SANTA FE – Faith leaders assembled Wednesday at the Cathedral Basilica of St. Francis of Assisi in downtown Santa Fe to celebrate the Feast Day of St. Francis, Catholic patron saint of animals and the environment, which traditionally includes a blessing of the animals. But the animals to be blessed were not the usual dogs, cats, and other household pets. The group gathered this year to bless two wolves, in an inter-faith show of support for Mexican gray wolf recovery.

In a famous parable of coexistence, St. Francis makes peace with a marauding wolf after recognizing that the creature, who was terrorizing the city of Gubbio, was acting out of hunger and not malice. After affirming the wolf’s right to existence, St. Francis blessed the wolf. The story delivers a message of stewardship and care for the natural world.

Fr. Adam Ortega y Ortiz, Rector of the Cathedral Basilica, Rev. Talitha Arnold, Senior Minister of United Church of Santa Fe, and Rev. Carol Calvert, Bishop of Brigid’s Well Healing Order all spoke at the event, which took place beneath a statue of St. Francis and the Wolf of Gubbio. Over three dozen representatives of Christian, Jewish, Buddhist, and other faith groups in New Mexico and throughout the Southwest also signed a joint statement, calling for the “full and timely recovery of Mexican wolves, based on the best available science, across their entire historic range.”

Mexican wolves once roamed freely from Southern Colorado and the Grand Canyon to Central Mexico, but by the 1970’s were driven to the brink of extinction by human activity. Today, fewer than one hundred fifty Mexican wolves live in isolated pockets of habitat in Arizona, New Mexico, and northern Mexico, far short of the seven hundred fifty wolves independent scientists say is necessary for a stable, healthy population, making them the most endangered mammal in North America.
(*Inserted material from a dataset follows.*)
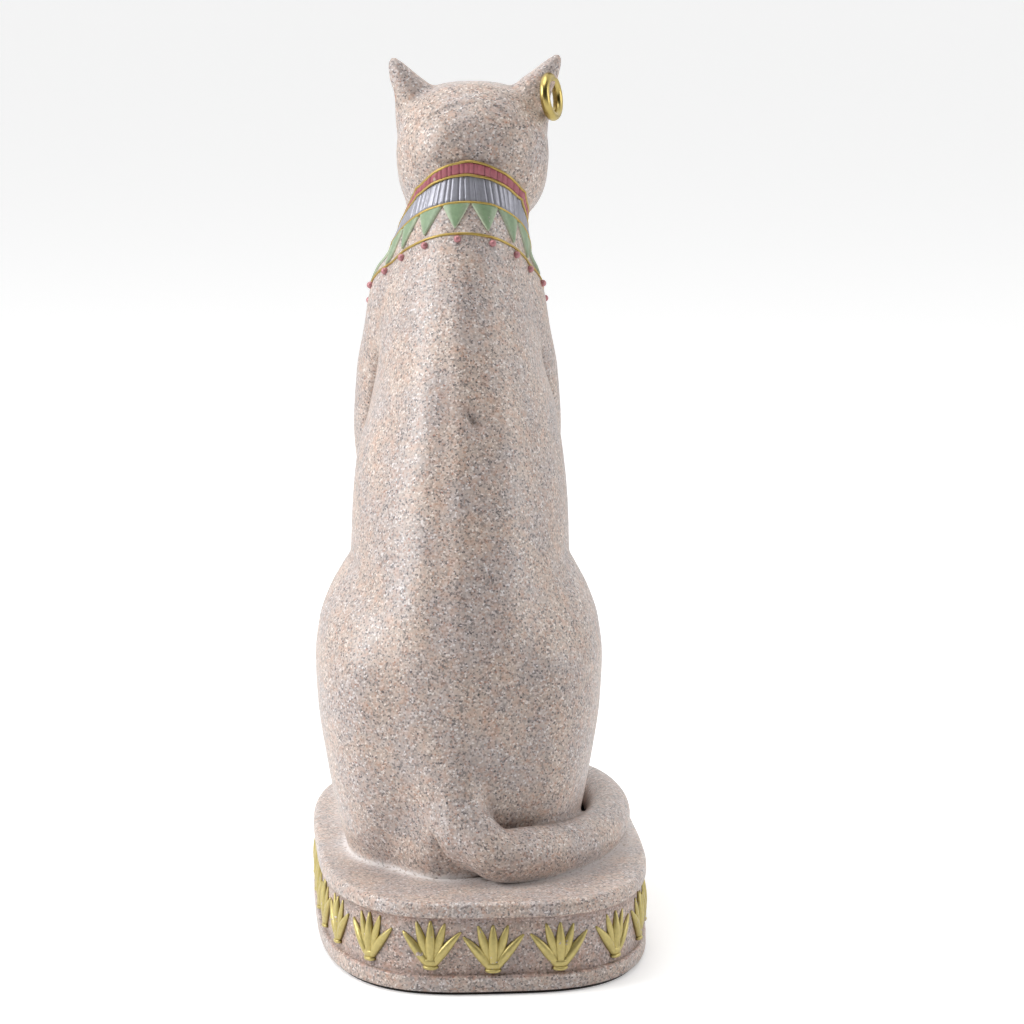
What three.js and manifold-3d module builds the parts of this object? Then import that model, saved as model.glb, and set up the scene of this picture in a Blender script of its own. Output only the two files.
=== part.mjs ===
// Seated Egyptian cat, a cast stone-resin statue on an oval plinth, with a gold
// earring in its right ear and a felt pad under the plinth.
//
// Millimetres, +Z up. The origin is the centre of the underside. The cat looks
// along -Y, so its right side, with the tail and the earring, is -X.

import * as THREE from 'three';
import { LoftGeometry } from 'three/addons/geometries/LoftGeometry.js';
import { ConvexGeometry } from 'three/addons/geometries/ConvexGeometry.js';
import { mergeVertices } from 'three/addons/utils/BufferGeometryUtils.js';
import Module from 'manifold-3d';

const wasm = await Module();
wasm.setup();

// Driving dimensions

const feltThickness = 1;
const plinth = {
  halfWidth: 52,
  halfLength: 89,
  squareness: 3.14,
  height: 28.8,
  ledge: 5.2,
  friezeRecess: 1.4,
  friezeBevel: 0.5,
  edgeRound: 1.9,
  footBevel: { inset: 0.5, rise: 0.7 },
};
const feltInset = 1.4;

// The cat sits a little to its left on the plinth, turned a few degrees, which
// leaves room for the tail on its right.
const catOffset = 5.4;
const catTurn = THREE.MathUtils.degToRad(-4.2);
const catSink = 1.5;
const footLevel = plinth.height - catSink;

// Each flower of the frieze: its leaves' widest place and spread are shares of
// their length, its stem, notches and peak shares of its height.
const flowerCount = 23;
const flower = {
  height: 15.6,
  bottom: 6.9,
  relief: 1.8,
  sunk: 0.5,
  widestAt: 0.62,
  spread: 0.19,
  stem: 0.1,
  notch: 0.34,
  peak: 0.25,
  calyxHalf: 2.6,
};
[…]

The wild population is small, scattered, and genetically inbred, leaving them vulnerable to extreme weather and disease. Hundreds of captive wolves await release from breeding facilities across the US.

Pope Francis, who took the name of the environmentalist Saint, writes in his Laudato Si encyclical, “Each year sees the disappearance of thousands of plant and animal species which we will never know, which our children will never see, because they have been lost forever. The great majority become extinct for reasons related to human activity. Because of us, thousands of species will no longer give glory to God by their very existence, nor convey their message to us. We have no such right.”

The Southwest Environmental Center (SWEC) coordinated the event. SWEC Executive Director Kevin Bixby says, “We welcome the involvement of New Mexico’s faith communities in the effort to prevent the extinction of the Mexican gray wolf. Their support for Mexican wolves sends a powerful message that this is not about politics, it is about what is morally right.”

The two wolf hybrids, one-year-old Spirit and seven-month-old Apache, traveled from Colorado for the blessing, courtesy of Colorado Wolf Adventures in Woodland Park.